For many in Lebanon, Hezbollah’s situation evokes memories of the deterioration in ties between the PLO and Lebanese society in the early 1980s. The Palestinian group’s increasingly domineering and heavy-handed behavior at the time eroded public sympathy. In parts of southern Lebanon, resentment grew to the point that some local communities welcomed Israeli troops in 1982. Even Lebanese Muslim political forces that had previously allied themselves with the PLO eventually called on it to leave Lebanon, signaling the clear shift in the political mood of that period.
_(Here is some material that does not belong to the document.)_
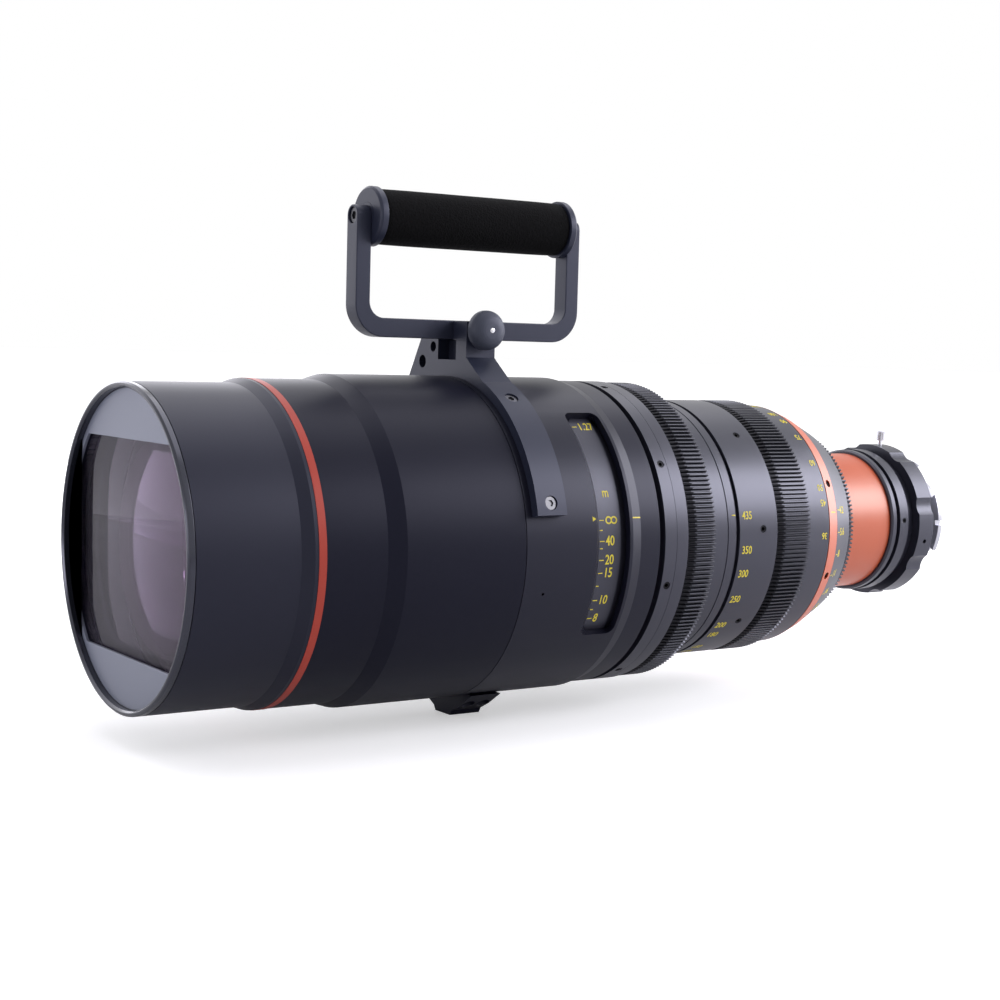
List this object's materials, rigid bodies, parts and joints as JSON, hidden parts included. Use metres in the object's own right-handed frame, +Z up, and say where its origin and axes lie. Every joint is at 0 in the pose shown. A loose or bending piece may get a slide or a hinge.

Yet drawing comparisons between the two eras is fraught with complications. The most important difference is that Hezbollah is not an organization external to Lebanese society, like the PLO. The party is an integral component of Lebanon’s social fabric, with deep roots in the Shia community. This stands in sharp contrast to the PLO, whose influence and military role in Lebanon was ultimately ended through invasion and forced evacuation by sea.

For this reason, Israel’s strategy for dealing with Hezbollah cannot follow the path it took against the PLO in 1982. The deportation of thousands of Palestinian fighters was possible precisely because the organization was not deeply embedded within Lebanese society.

But this does not necessarily mean that a decisive outcome is impossible. What might be described as a “political deportation” of Hezbollah could offer a viable path forward. A peace agreement between Lebanon and Israel would end the conditions enabling weapons to remain outside state control

Just as Israel’s 1982 invasion forced the PLO’s military exit from Lebanon, the current war should not produce another set of containment arrangements for Hezbollah’s arms. Such an outcome would effectively reproduce the same equation that has defined the Lebanese-Israeli border for decades.

Lebanon and Israel share an interest in ending the current war through a framework that leads to a peace agreement. Only this step would provide a durable and comprehensive solution to a border conflict that has remained unresolved since the 1969 Cairo Agreement, which turned southern Lebanon into an arena for regional conflict.